Abstract
Processes related to water in the atmosphere lead to severe uncertainties in weather
forecasting and climate research. Atmospheric water vapor and cloud water strongly
influence the Earth's energy budget through, e.g., energy conversions associated
with phase changes, fluid dynamical effects associated with buoyancy, and through their
influence on radiative transfer properties of the atmosphere. Given the critical green-house
effect of water vapor, it seems astounding that climate modellers cannot with certainty state
whether the Earth's cloud system has a positive or negative influence on the global mean
temperature. The formation of clouds involves small-scale processes currently unresolved by
climate models, and thus cloud cover is one of the main sources of uncertainty.
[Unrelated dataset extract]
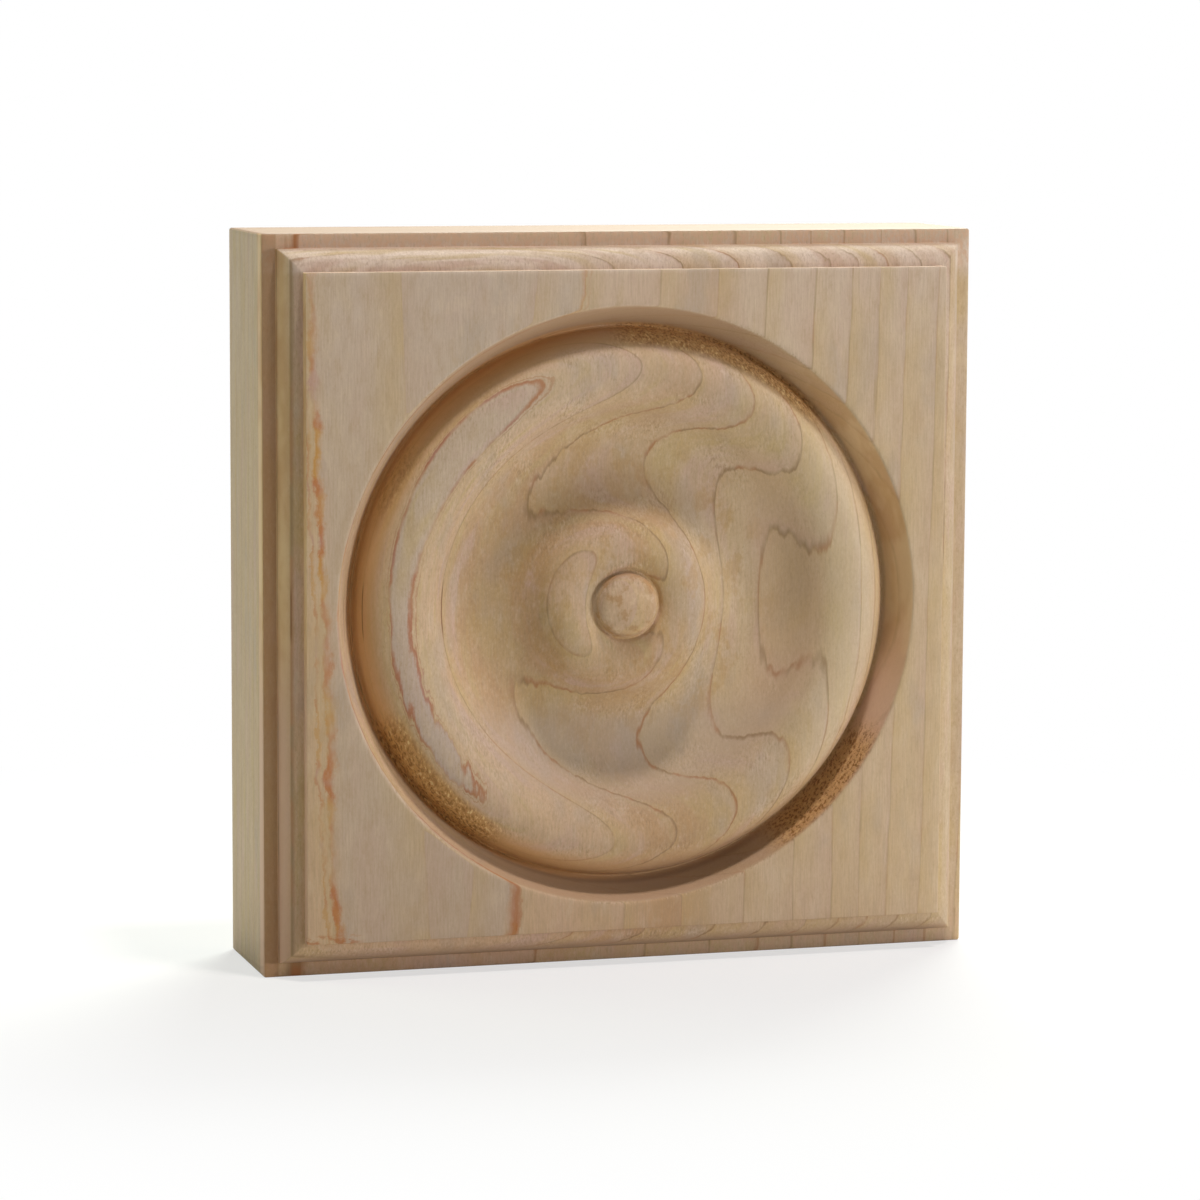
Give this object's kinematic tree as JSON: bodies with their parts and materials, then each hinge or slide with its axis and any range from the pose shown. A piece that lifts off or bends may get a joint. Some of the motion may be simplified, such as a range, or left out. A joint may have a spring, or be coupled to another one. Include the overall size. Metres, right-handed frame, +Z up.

This large
uncertainty has its roots in the extremely wide range of length and time scales associated
with moist processes, which pose an equally wide range of challenges to mathematical and
computational modelling.
New and innovative methods, modeling frameworks, efficient computational techniques, and complex statistical data analysis procedures as well as their mathematical analysis are urgently needed in order to make progress in this new field -- from the mathematicians point of view. One of the main goals of this workshop is to show the path forward for current and future applied mathematical scientists, to work hand in hand across the disciplines of mathematics, physics, and atmospheric science, in order to tackle the complex problem of dynamical and thermodynamical processes associated with clouds and moisture, both from the theoretical and the applied view points.